Wittenberg: (laughing) Not at all. Running has become a major social activity. I think marathon Sunday is New York’s best day. It’s all about the entire community coming together. It’s one of the most connected moments that this city has. Everybody is a friend or family or a cheerleader in support for another runner. It’s really quite a remarkable community event.
Q. How many people participated this year?
Wittenberg: We had 45,000 runners from among nearly 125,000 applicants.
Q.. Was this year’s field the biggest?
Wittenberg: Yes. We pride ourselves on being the best, not the biggest, but we continue to be the biggest as well.
Q. It’s a spectator sport unlike any other.
Wittenberg: It’s 2 million spectators. I was stunned this year because it was rather cold and windy, and the streets were just packed all the way through the route from start to finish with spectators.
Q. This year’s race seemed busier and more congested than ever.
Wittenberg: Yeah, it’s growing every single year. I used to say we were aspiring to be the Super Bowl, but now I realize it’s so much more. All 45,000 runners have a story, and this year we had the likes of not only Haile Gebrselassie and Meb Keflezighi and Shalane Flanagan and some of the greatest runners in the world, but also Edison Pena from Chile three weeks out of the mine running in New York, which is crazy. I think all those stories drew people out.
Q. You also had (retired New York Giant) Amani Toomer, who started last and raised money for charity with every runner he passed.
Wittenberg: What was so interesting about Amani and tennis player Justin Gimelstob was that they both totally maxed out at the end.

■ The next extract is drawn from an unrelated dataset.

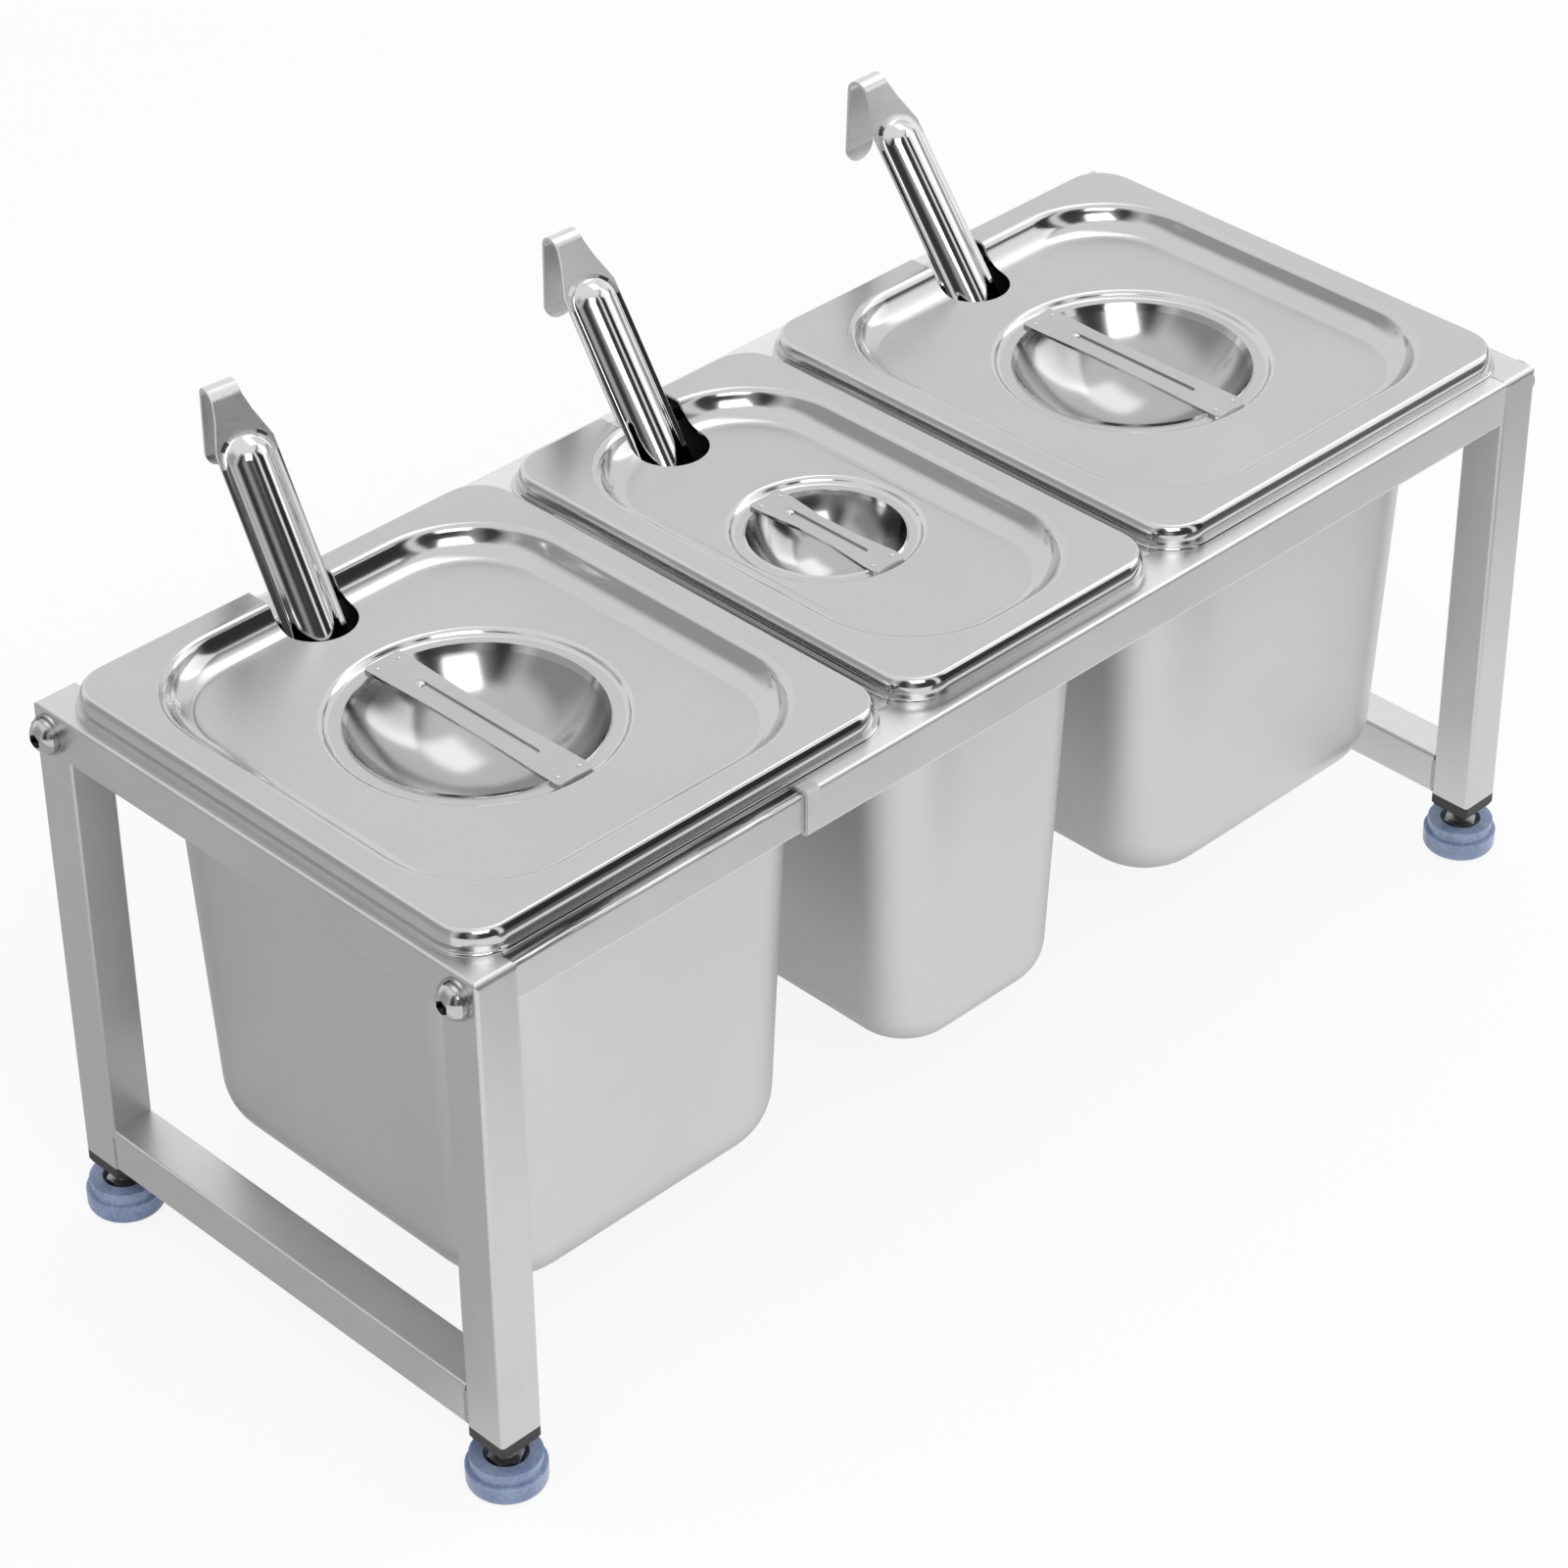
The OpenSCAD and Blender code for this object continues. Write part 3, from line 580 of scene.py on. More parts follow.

Once an athlete, always an athlete. People struggle with the marathon distance and they cross the finish line in a variety of ways, but both of them were totally depleted. You can’t take the athlete out of the retiree.

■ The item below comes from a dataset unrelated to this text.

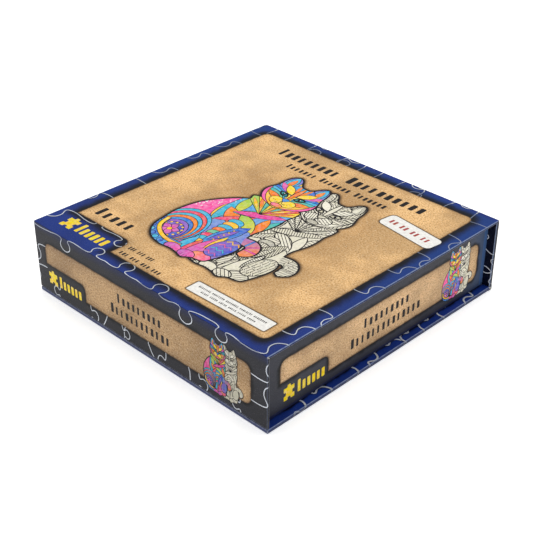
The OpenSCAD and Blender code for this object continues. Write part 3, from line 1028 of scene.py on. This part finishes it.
class Side:
    """One side of the box as read: a dark border round a kraft panel with marks, a badge and the cats."""

    def __init__(self, name, left, right, low, high, notch_top, turn=1, shift=0, edged=True,
                 dulled=None, tint=None, light=1.0):
        """edged is for a side whose print wraps round edges, and light the share of their colour its cats
        keep, below 1 a painted shade.
        """
        self.panel = (left, right, low, high, PANEL_R)
        self.notch = (left - PAST, left + 45.7, low - PAST, notch_top, PANEL_R - 1)
        self.turn, self.shift, self.light = turn, shift, light
        boxes = [self.on_sheet(box) for box in (self.panel, self.notch)]
        self.tone = CHARCOAL if edged else DULL_CHARCOAL
        # the boards' side edges, darkened as painted shade
        edge = shade(CHARCOAL, 0.4)
        self.border = border_ink(name + "_border", *boxes, edged, dulled, edge, (0, 3.5), 0.2, tint)
        self.kraft = kraft_ink(name + "_kraft", *boxes, tone=KRAFT_FLAP_SHADED if edged else KRAFT_WALL_SHADED)
        self.hides = rounded_box(*boxes[0])

    def on_sheet(self, box):
        """Where a rounded box of this side lies on its sheet."""
        x0, x1, y0, y1, r = box
        a, b = (complex(*corner) * self.turn + self.shift for corner in ((x0, y0), (x1, y1)))
        return (*sorted((a.real, b.real)), *sorted((a.imag, b.imag)), r)

    def print_on(self, art, badge_x, words_x, upper, lower, cats_x, foot, tall):
        """upper and lower are half the lengths of the two rows of marks.

        The cats stand tall over their foot, with their left side at cats_x.
        """
        panel = rounded_box(*self.panel)
        art.at(self.shift, self.turn)
        art.paint(panel, self.kraft, KRAFT)
        art.paint(rounded_box(*self.notch), self.border, self.tone, (panel,))
        middle = (self.panel[2] + self.panel[3]) / 2
        for half, y0, y1, seed in ((upper, 1.5, 7.5, 21), (lower, -9.5, -3.2, 22)):
            row = (words_x - half, words_x + half, middle + y0, middle + y1)
            marks(art, *row, seed, BLACK, pitch=5.4, words=1, tall=1.6, weight=0.84)
        badge(art, badge_x, self.panel[2] - 2, 40)
        scale = tall / CAT_H
        at = complex(cats_x - CAT_LEFT * scale, foot - CAT_FOOT * scale)
        two_cats(art, self.shift + at * self.turn, scale, self.turn, False, self.light)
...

Q. The New York Times wrote that you “transformed the New York City Marathon from traditional to competitive to innovative." How did you do that?
Wittenberg: We’re constantly upping the bar. This began as a little road race and it’s become a celebration of the human spirit. The innovation comes from how do we increase the impact, and how do we extend the reach and relevance of the marathon so that more and more people are engaged? That’s what helps inspires the millions of people who watch to start running. And that’s what helps bring the people from around the world here, including half the field from overseas.

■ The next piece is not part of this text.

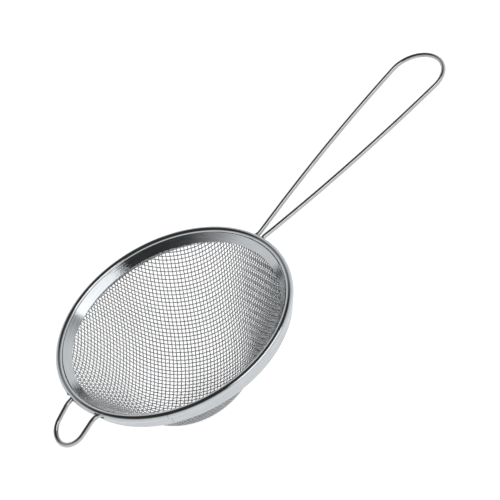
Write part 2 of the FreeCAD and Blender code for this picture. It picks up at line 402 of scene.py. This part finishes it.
def grain_along_x(tree, where):
    """Coordinates that stretch a noise along the handle, as wire drawing leaves its marks."""
    return add_node(tree, "ShaderNodeVectorMath", {0: where, 1: DRAWN_GRAIN},
                    operation="MULTIPLY").outputs[0]


def grain_even(tree, where):
    """Coordinates with no stretch, for wires that run every way."""
    return add_node(tree, "ShaderNodeVectorMath", {0: where, 1: EVEN_GRAIN},
                    operation="MULTIPLY").outputs[0]


def steel(name, tone, rough_low, rough_high, grain, streak, dents):
    """Bare steel with a directed grain, cloudy polish, fine scratches and shallow dents."""
    material = bpy.data.materials.new(name)
    material.use_nodes = True
    tree = material.node_tree
    tree.nodes.clear()
    where = add_node(tree, "ShaderNodeTexCoord").outputs["Object"]
    stretched = grain(tree, where)
    lines = noise(tree, stretched, 1.0, 4.0, 0.6)
    clouds = noise(tree, where, CLOUD_SCALE, 3.0)
    specks = noise(tree, where, SPECK_SCALE, 2.0)
    scratches = noise(tree, stretched, SCRATCH_SCALE, 6.0, 0.75)

    darker = tuple(GRAIN_SHADE * c for c in tone)
    shade = ranged(tree, lines, 0.0, 1.0)
    colour = add_node(tree, "ShaderNodeValToRGB", {"Fac": shade})
    colour.color_ramp.elements[0].color = (*darker, 1.0)
    colour.color_ramp.elements[1].color = (*tone, 1.0)

    polish = ranged(tree, clouds, rough_low, rough_high)
    fine = ranged(tree, lines, *GRAIN_ROUGH)
    worn = ranged(tree, scratches, 0.0, SCRATCH_ROUGH, SCRATCH_FROM, SCRATCH_FULL)
    rough = math_node(tree, "ADD", math_node(tree, "ADD", polish, fine), worn)

    height = math_node(tree, "ADD", math_node(tree, "MULTIPLY", lines, streak),
                       math_node(tree, "MULTIPLY", clouds, dents))
    height = math_node(tree, "ADD", height,
                       math_node(tree, "MULTIPLY", specks, SPECK_SHARE * streak))
    bump = add_node(tree, "ShaderNodeBump", {
        "Strength": STEEL_BUMP, "Distance": BUMP_HEIGHT, "Height": height})
    shader = add_node(tree, "ShaderNodeBsdfPrincipled", {
        "Base Color": colour.outputs["Color"], "Metallic": 1.0, "Roughness": rough,
        "Normal": bump.outputs["Normal"]})
    add_node(tree, "ShaderNodeOutputMaterial", {"Surface": shader.outputs[0]})
    return material


def paper(name):
    """Smooth pale floor that glows, with a faint grain."""
    material = bpy.data.materials.new(name)
    material.use_nodes = True
    tree = material.node_tree
    tree.nodes.clear()
    where = add_node(tree, "ShaderNodeTexCoord").outputs["Object"]
    grain = noise(tree, where, FLOOR_GRAIN, 2.0)
    tone = add_node(tree, "ShaderNodeValToRGB", {"Fac": grain})
    for element, grey in zip(tone.color_ramp.elements, FLOOR_TONES):
        element.color = (grey, grey, grey, 1.0)
    bump = add_node(tree, "ShaderNodeBump", {
        "Strength": FLOOR_BUMP, "Distance": BUMP_HEIGHT, "Height": grain})
    shader = add_node(tree, "ShaderNodeBsdfPrincipled", {
        "Base Color": tone.outputs["Color"], "Roughness": 0.9, "Specular IOR Level": 0.1,
        "Emission Color": (1.0, 1.0, 1.0, 1.0), "Emission Strength": FLOOR_GLOW,
        "Normal": bump.outputs["Normal"]})
    add_node(tree, "ShaderNodeOutputMaterial", {"Surface": shader.outputs[0]})
    return material


def paint(piece, material):
    """Puts one material in every slot of a piece."""
    if not piece.material_slots:
        piece.data.materials.append(material)
    for held in piece.material_slots:
        held.material = material


# ================= the pieces =================

strip_steel = steel("polished_strip", STRIP_TONE, rough_low=0.06, rough_high=0.15,
                    grain=grain_round_axis, streak=0.5, dents=1.0)
wire_steel = steel("polished_wire", WIRE_TONE, rough_low=0.10, rough_high=0.20,
                   grain=grain_along_x, streak=0.5, dents=0.8)
cloth_steel = steel("woven_wire", CLOTH_TONE, rough_low=0.09, rough_high=0.18,
                    grain=grain_even, streak=0.25, dents=0.3)

for part, material in (("rim_band", strip_steel), ("inner_ring", strip_steel),
                       ("handle_wire", wire_steel), ("hook_wire", wire_steel)):
    paint(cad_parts[part], material)

net = make_net()
for way, way_name in ((0, "weft"), (1, "warp")):
    for number, (points, faces) in enumerate(weave(net, way), 1):
        cloth = add_mesh(f"cloth_{way_name}_{number}", points, faces)
        paint(cloth, cloth_steel)
        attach(cloth, "root")
        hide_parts("mesh_bowl")


# ================= floor, light and camera =================

bpy.ops.mesh.primitive_plane_add(size=FLOOR_SIZE, location=(0, 0, cad_low.z - FLOOR_GAP))
floor = bpy.context.object
floor.name = "floor"
paint(floor, paper("pale_floor"))


def softbox(name, azimuth, elevation, distance, width, height, power):
    """A rectangular lamp that faces the strainer."""
    a, e = math.radians(azimuth), math.radians(elevation)
    away = Vector((math.sin(a) * math.cos(e), -math.cos(a) * math.cos(e), math.sin(e)))
    data = bpy.data.lights.new(name, "AREA")
    data.shape = "RECTANGLE"
    data.size, data.size_y = width, height
    data.energy = power
    lamp = bpy.data.objects.new(name, data)
    lamp.location = away * distance
    lamp.rotation_mode = "QUATERNION"
    lamp.rotation_quaternion = away.to_track_quat("Z", "Y")
    bpy.context.scene.collection.objects.link(lamp)


softbox("softbox_right", BOX_AZIMUTH, BOX_ELEVATION, BOX_DISTANCE,
        BOX_WIDTH, BOX_HEIGHT, BOX_POWER)

world = bpy.data.worlds.new("studio")
bpy.context.scene.world = world
world.use_nodes = True
sky = world.node_tree
sky.nodes.clear()
direction = add_node(sky, "ShaderNodeTexCoord").outputs["Generated"]
sky_height = add_node(sky, "ShaderNodeSeparateXYZ", {0: direction}).outputs["Z"]
sky_light = ranged(sky, sky_height, WALL_LIGHT, CEILING_LIGHT, WALL_TOP, CEILING_EDGE)
backdrop = add_node(sky, "ShaderNodeBackground", {
    "Color": (1.0, 1.0, 1.0, 1.0), "Strength": sky_light})
add_node(sky, "ShaderNodeOutputWorld", {"Surface": backdrop.outputs[0]})

scene = bpy.context.scene
scene.view_settings.view_transform = "Standard"

back = Vector((math.sin(VIEW_AZIMUTH) * math.cos(VIEW_ELEVATION),
               -math.cos(VIEW_AZIMUTH) * math.cos(VIEW_ELEVATION), math.sin(VIEW_ELEVATION)))
level_right = Vector((0, 0, 1)).cross(back).normalized()
level_up = back.cross(level_right)
right = math.cos(VIEW_ROLL) * level_right + math.sin(VIEW_ROLL) * level_up
up = math.cos(VIEW_ROLL) * level_up - math.sin(VIEW_ROLL) * level_right
eye = Vector((0, 0, ROLL_HEIGHT)) + VIEW_RIGHT * right + VIEW_UP * up + VIEW_DISTANCE * back
camera_data = bpy.data.cameras.new("camera")
camera_data.lens = LENS
camera_data.sensor_width = SENSOR
camera_data.clip_start = CLIP_NEAR
camera_data.clip_end = CLIP_FAR
camera = bpy.data.objects.new("camera", camera_data)
camera.matrix_world = Matrix.Translation(eye * MM) @ Matrix((right, up, back)).transposed().to_4x4()
scene.collection.objects.link(camera)
scene.camera = camera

Q. What is the economic impact of the race on the city?
Wittenberg: The economic impact will substantially pass $250 million this year. That’s what helps us drive awareness and the opportunity to raise money. This year we had $30.4 million raised for charities, so we constantly try to raise the positive impact and creative ways to do that. It’s not so hard to do because it’s an extraordinary event and it’s built on the foundation of running. And running is a powerful tool for a lot of good in a lot of different ways. This year, Edison Pena said more about the power of running from a life and death perspective than any of us can.
Q. What’s the most rewarding part of your job?
Wittenberg:: We are in the business of helping people live better lives, and it’s incredible what running in the marathon does for people. We see and hear that over and over. That is by far the most gratifying part, especially now that we’re getting kids running and watching them start to turn their grades around and do better in school. I love working with our team and with the city.
Q. You left a partnership with a law firm for this job. Any regrets?
Wittenberg: I look back on that and am really lucky I made the move I did because now I realize what a bold move it was. I wasn’t thinking so much about that at the time. I was interested in getting into sports and in a purpose-driven job and mission-driven job. I’ve never looked back. I love working with our team to deliver and really help spread the word and lead better lives through running.
Q.. It’s an impressive amount of preparation and organization that goes into the event. When do you start planning for next year?
Wittenberg: We’re planning! We’re already accepting people into next year’s marathon. We’ve had several meetings already for 2011 and 2012, and then we go into a full planning strategy the second week in December.
Q. No time off? Full speed ahead into 2011?
Wittenberg: We’ll take Thanksgiving off.